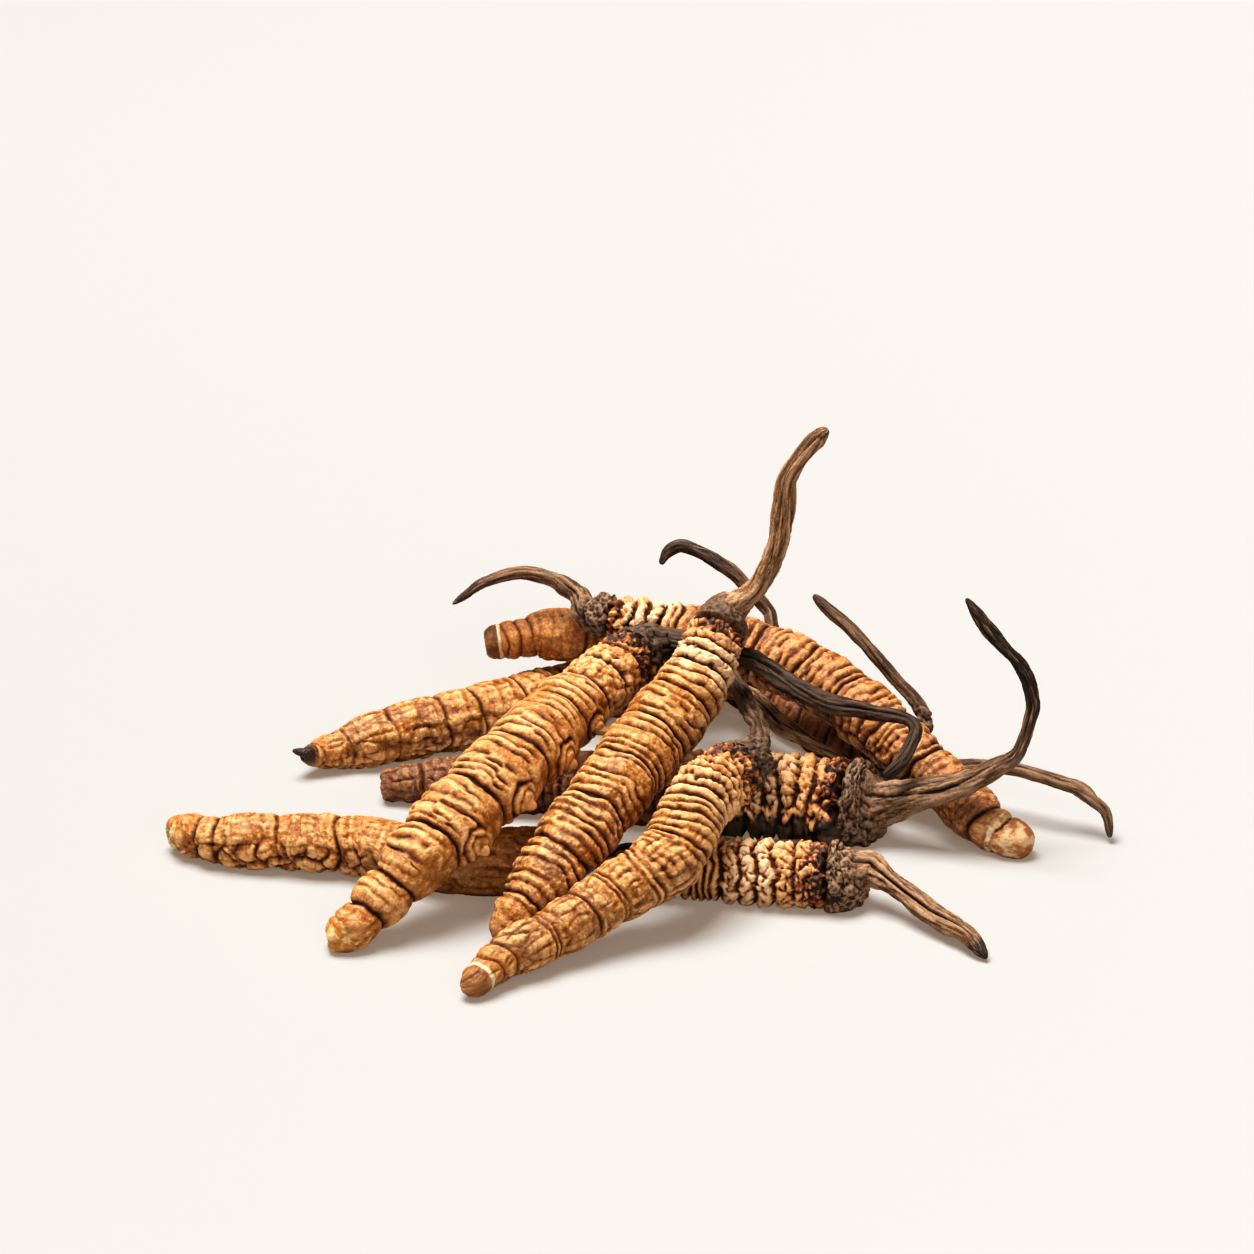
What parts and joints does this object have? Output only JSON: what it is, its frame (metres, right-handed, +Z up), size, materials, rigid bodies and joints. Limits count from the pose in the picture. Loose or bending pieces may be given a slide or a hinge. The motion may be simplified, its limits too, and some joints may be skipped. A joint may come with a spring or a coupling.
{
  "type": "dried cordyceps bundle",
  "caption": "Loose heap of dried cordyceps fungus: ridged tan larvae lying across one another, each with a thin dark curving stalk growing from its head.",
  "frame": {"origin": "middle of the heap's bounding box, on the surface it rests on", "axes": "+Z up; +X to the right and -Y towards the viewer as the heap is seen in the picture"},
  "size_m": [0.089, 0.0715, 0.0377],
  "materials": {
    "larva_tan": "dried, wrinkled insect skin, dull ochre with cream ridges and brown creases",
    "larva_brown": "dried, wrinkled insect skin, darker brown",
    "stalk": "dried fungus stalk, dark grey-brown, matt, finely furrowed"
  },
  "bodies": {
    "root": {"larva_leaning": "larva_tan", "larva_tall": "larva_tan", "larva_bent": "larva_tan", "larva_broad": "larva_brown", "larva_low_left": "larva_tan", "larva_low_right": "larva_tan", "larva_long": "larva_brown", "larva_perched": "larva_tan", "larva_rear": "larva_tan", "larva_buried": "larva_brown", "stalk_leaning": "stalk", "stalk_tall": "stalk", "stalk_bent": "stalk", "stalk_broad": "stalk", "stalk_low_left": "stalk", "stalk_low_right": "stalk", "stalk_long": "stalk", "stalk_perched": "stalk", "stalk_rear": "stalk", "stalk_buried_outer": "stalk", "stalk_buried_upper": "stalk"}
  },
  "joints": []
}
----
### REQUIRED TASK
Copy all the lines above that hold the string "frame".

### CORRECT ANSWER
What parts and joints does this object have? Output only JSON: what it is, its frame (metres, right-handed, +Z up), size, materials, rigid bodies and joints. Limits count from the pose in the picture. Loose or bending pieces may be given a slide or a hinge. The motion may be simplified, its limits too, and some joints may be skipped. A joint may come with a spring or a coupling.
  "frame": {"origin": "middle of the heap's bounding box, on the surface it rests on", "axes": "+Z up; +X to the right and -Y towards the viewer as the heap is seen in the picture"},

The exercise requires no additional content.